College works different, though. If you fuck up, the worst thing that happens to you is you fail the class and you have to take it again. And with grade inflation rampant, it’s getting harder and harder to fail. (Professors hate failing students. They’ll appeal to the dean and it’ll be a whole thing, and the only reward you get for going through the rigmarole is that the student you fail will give you a shitty teaching evaluation and then you don’t get tenure.) And if you break the law on campus, no one calls the cops unless you’re doing something really crazy. The call goes to campus security, and the matter is handled discretely by university administration. It’s actually really hard to fuck up your life when you’re a college student. Why all this forbearance? “Because they’re just kids.” No, they’re not.

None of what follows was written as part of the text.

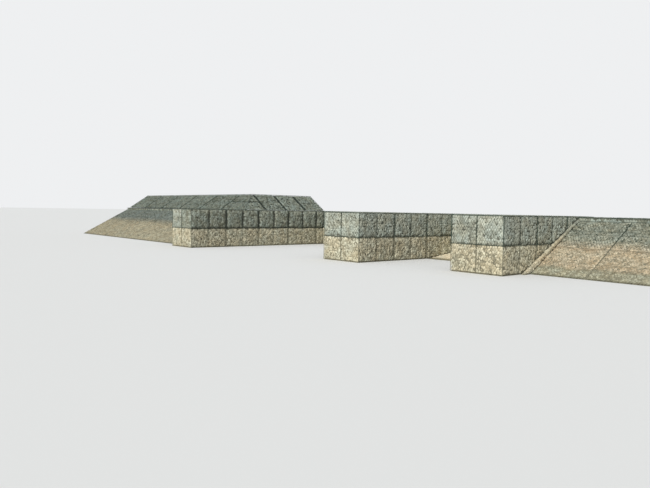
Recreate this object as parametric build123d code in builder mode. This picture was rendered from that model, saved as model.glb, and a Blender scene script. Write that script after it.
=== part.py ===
from build123d import *

import os
from math import atan2, cos, degrees, hypot, radians, sin, tan

# A gabion wall at the water's edge: three piers of wire baskets filled with stone, two walls
# that close the bays between them, and stone mattresses on the bank at both ends.
# Millimetres. X runs along the shore, Y runs inland and Z is up from the waterline.

os.makedirs("parts", exist_ok=True)

# One basket: a wire box of stone with a wire partition across its middle.
basket_length = 2100.0
basket_width = 1050.0
basket_height = 1000.0
cells_in_basket = 2
basket_gap = 0.5

# The stone pushes the mesh out between the wires of the frame, up to a flat middle.
belly = 36.0
slack_belly = 85.0
lid_crown = 25.0
shoulder = 200.0
first_inset = 0.35
first_lift = 0.6

# Piers, from left to right: baskets in each row, and how far inland the front face stands.
rows_in_pier = 2
courses = 2
pier_1_baskets = 5
pier_2_baskets = 4
pier_3_baskets = 3
pier_1_front = 0.0
pier_2_front = 1570.0
pier_3_front = 2240.0
bay_1_width = 8720.0
bay_2_width = 4030.0

# Closing walls at the back of the bays: one basket thick.
bay_1_baskets = 4
bay_2_baskets = 2

# Stone apron on the bed of the second bay.
apron_depth = 1650.0
apron_rise = 220.0

# Mattresses on the bank beside the end piers, from the waterline to the crest.
slope_angle = 28.4
slope_rise = 1840.0
slope_thickness = 300.0
slope_cells = 4
slope_crown = 25.0
panel_width = 2000.0
left_panels = 8
right_panels = 2
left_toe = 750.0
right_toe = 3750.0

# Level mattresses along the crest.
crest_depth = 2000.0
crest_thickness = 275.0
crest_cells = 4
panels_to_crest = 2

# Upper bank: thinner mattresses that rise again behind the left crest and the first pier.
upper_angle = 33.0
upper_rise = 950.0
upper_thickness = 200.0
upper_cells = 2
upper_setback = 250.0
upper_bearing = 400.0
upper_left_panels = 6
upper_right_panels = 4

# Strip of stone that closes the corner between the third pier and its slope.
strip_width = 110.0
strip_toe_height = 170.0
strip_top_height = 40.0

# Lacing: the edge wires of neighbouring baskets, bound together into one thick line.
lacing_size = 10.0
lacing_foot = 20.0
seat_gap = 0.3

# Places that follow from the sizes above.
slope = radians(slope_angle)
slope_run = slope_rise / tan(slope)
pier_width = rows_in_pier * basket_width
wall_height = courses * basket_height
side_seat = belly + seat_gap - basket_gap
pier_1_left = 0.0
pier_2_left = pier_1_left + pier_width + bay_1_width
pier_3_left = pier_2_left + pier_width + bay_2_width
pier_1_back = pier_1_front + pier_1_baskets * basket_length
pier_2_back = pier_2_front + pier_2_baskets * basket_length
pier_3_back = pier_3_front + pier_3_baskets * basket_length
left_slope_right = pier_1_left - side_seat
right_slope_left = pier_3_left + pier_width + side_seat
left_end = left_slope_right - left_panels * panel_width
right_end = right_slope_left + right_panels * panel_width
crest_length = panels_to_crest * panel_width
upper_corner_x = pier_1_left + upper_bearing
upper_corner_y = left_toe + slope_run + upper_setback
upper_base = wall_height + lid_crown + seat_gap
origin_x = (left_end + right_end) / 2
origin_y = (pier_1_front + pier_1_back) / 2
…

This is relevant in the case of the protests on campuses now. The police have been called in several cases, and the overwhelming response that I see from most academics is that this is wrong. Now: of course it is wrong to arrest people on the basis of their protected speech. Obviously. But universities have rules that set (legal) time, place, and manner restrictions on speech. If you set up an encampment that interferes with the regular operations of the university in a significant way, the university is entirely within its rights to call the police to clear away the encampment. There might be pragmatic reasons not to do so; the Columbia protests were set into overdrive when the cops were called the first time. But there’s nothing wrong with calling the cops to clear out an encampment.
As a thought experiment: what if the people setting up the encampment were not college students but were, instead, a bunch of 18-to-22 year-old townies setting up tents on a university lawn that’s officially open to the public, and from there proceeded to harass students on the way to class? After the university administration asked them to leave several times, and warned them that the police would be called if they didn’t, no one would bat an eye when the cops showed up and started making arrests and charging misdemeanors. But if it’s college students doing the same? Bad form to call the cops. Best to handle it in house. They’re just kids, after all.
When I make this argument, someone always brings up studies that show that brain development continues until approximately age 25. While college students might be legally adults, they’re still not fully mentally mature, and that’s why we should cut them some slack. I take that point seriously, although setting the age of legal majority to 25 would have lots of downstream effects that the people making this argument should really think through. (What does this say about pedophilia laws? Is porn featuring 24-year-olds “child porn?” Or, like, should a 24-year-old be able to apply for a bank loan without a parent co-signing? Why or why not?) But if you want to raise the age of legal majority for everyone, then ok, maybe, I’m happy to have this conversation.
But what I’m vehemently against is the status quo, where the official legal age of majority is 18, but where the rule that usually gets followed in practice is that you gain the responsibilities of an adult when you complete your formal education. This system sets a different standard of behavior for young people who go to college and those who don’t. That’s patently unfair.
Worse than that, it’s unjust. The “kids” who go to college aren’t, by and large, the most academically gifted people in the country. They’re a combination of the smart and the wealthy. Being able to send your (adult) child to a university where they’re treated gently and gradually eased into adulthood is one of the great privileges of the upper classes. College is a way of securing a better future for your kids not just because a degree is required for many desirable jobs, but because college students are not held to the same standards of responsibility as non-college students, and are punished much more leniently for minor instances of anti-social behavior. Humans do tend to be more reckless and irrational in their late teens and early 20s. The wealthy shield their kids from themselves during that time by putting them on college campuses where they are treated gently: adulthood with training wheels.
I’m not saying that we should be more willing to ruin the lives of college students when they make mistakes. I’m just saying that we should hold college students to the same standards to which we hold their peers who finished their formal education with high school. Some forbearance might be appropriate when dealing with everyone in their late teens and early 20s. But that’s a forbearance that we should decide to extend to all young adults as young adults. And if it’s not a forbearance we’re willing to extend to a non-college student, we shouldn’t extent it to college students.
If you’re a 22-year-old college senior, you’re not a kid anymore. You’re an adult, and we should expect you to act like it.
I agree with your general claim here, that college students are adults and should be treated accordingly. I'm less confident of the particular application. On your thought experiment, while I might agree that we would call the cops on random 18-22-year-olds, I would be less likely to agree to calling them on 30-year-old graduate students – or on faculty. The right argument for not calling the cops is that campus community issues should be handled in-house in general, especially in cases where speech is involved, since the exchange of ideas is so important to academic community. The wrong argument is that the students are "just kids".
I agree completely with the core statement. There shouldn't be different standards of treatment for 18–22-year-olds based on whether they attend college or pursue other paths. However, it seems to me that the occasional slip of the tongue is understandable: It's difficult not to notice–or pity–the moral vulnerability and infantile confusion of the protesters. It often makes one feel that eventually someone should show them a map of the Middle East or explain to them that "Queers for Palestine" is an Easter bunny.